The Spillway

Once upon a time, during the Great Depression, Pennsylvanians found themselves severely out of work. As a result, men who had lost their factory jobs were employed by the government to carry out a whole host of very important and worthwhile projects that would benefit their communities for decades to come. One such project was to pave the streets of Meadville with red bricks in order to give the people of Crawford County another reason to complain. As far as I am aware, this is the only purpose the still-existent brick roads of Meadville have served since they were created. Another project, a major source of income and tourism for the area, was the conversion of a swampland/onion field on the Pennsylvania-Ohio border into a 17,088-acre lake that would become one of the Commonwealth’s most popular attractions as part of its largest state park, Pymatuning. While the Pymatuning Reservoir and its surrounding areas boast excellent boating, fishing, camping and swimming, most people who have been there will tell you that its most memorable aspect is none of these — rather, it is the Linesville Spillway, “Where the Ducks Walk on the Fish”.

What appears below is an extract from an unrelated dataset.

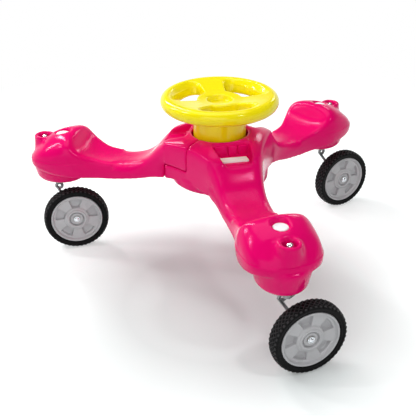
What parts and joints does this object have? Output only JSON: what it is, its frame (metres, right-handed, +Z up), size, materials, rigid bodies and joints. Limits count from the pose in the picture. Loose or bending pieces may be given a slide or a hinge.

A few miles from the causeway that provides the (unfortunate) connection between Pennsylvania and Ohio, there is a section of Pymatuning shoreline notorious for its conglomeration of carp and waterfowl. Every year, tens of thousands of people visit the Spillway to watch one of the greatest interspecies battles ever arranged as the masses of fish (which outnumber the tourists) emerge from the depths of the lake and fight for stale bread tossed to their gaping mouths by the attraction’s visitors. On any given day people will come from across the country and from a few miles down the road to see the fish. The crowd is made up of everyone from grandparents to grandchildren and fish bread is purchased with everything from food stamps to Benjamins. The diversity that can be found at the Spillway is pretty astounding when the fact that the 2000 Census determined that average Crawford County resident was 35 and white with an income of $26,000. The number of outliers in both directions is pretty substantial when you attempt to fit Pymatuning tourists into any sort of bell-shaped curve, and I think there are three reasons for this: first, anyone can get his or her hands on a piece of bread. (If not, the fish aren’t picky. The only stuff they don’t like seems to be soda pop and corrugated cardboard.) Second, anyone can drop a piece of bread (or anything, for that matter) over a railing. But finally, and most importantly, humans seem to have a kind of morbid curiosity that leads them to seek out experiences which meet a certain point on the unpleasantness threshold. Seeing thousands of slimy brown carp with bulging eyes and round, smacking mouths flailing around at one’s feet seems to satisfy this underlying desire to a T.

Never in my life have I seen anything else so outrageously disgusting that I cannot, no matter how hard I try, tear my eyes from it. The Spillway casts a deeply disturbing spell on those who attend it and while you’ll have nightmares about carp for years afterward, I guarantee that you will not be able to resist a return visit. Usually on this second trip you will be accompanied by a skeptical friend who cannot quite grasp what you mean when you say “My vacation was great. I’ve never been so repulsed.” Whether you come back with a photograph, videotape or “CARPE FEED’EM!” t-shirt as a memento, people who have never been cannot and will not possibly understand what you’ve gone through. The Spillway is the first place I take people when they come to visit me and it is one of the last places I go when I know I’ll be out of town for a long time. It’s the kind of thing that somehow manages to really put life into perspective. If I ever feel my emotions start to get the best of me, all I have to do is think of the Spillway and I’m instantly back to my old, hard, indifferent self.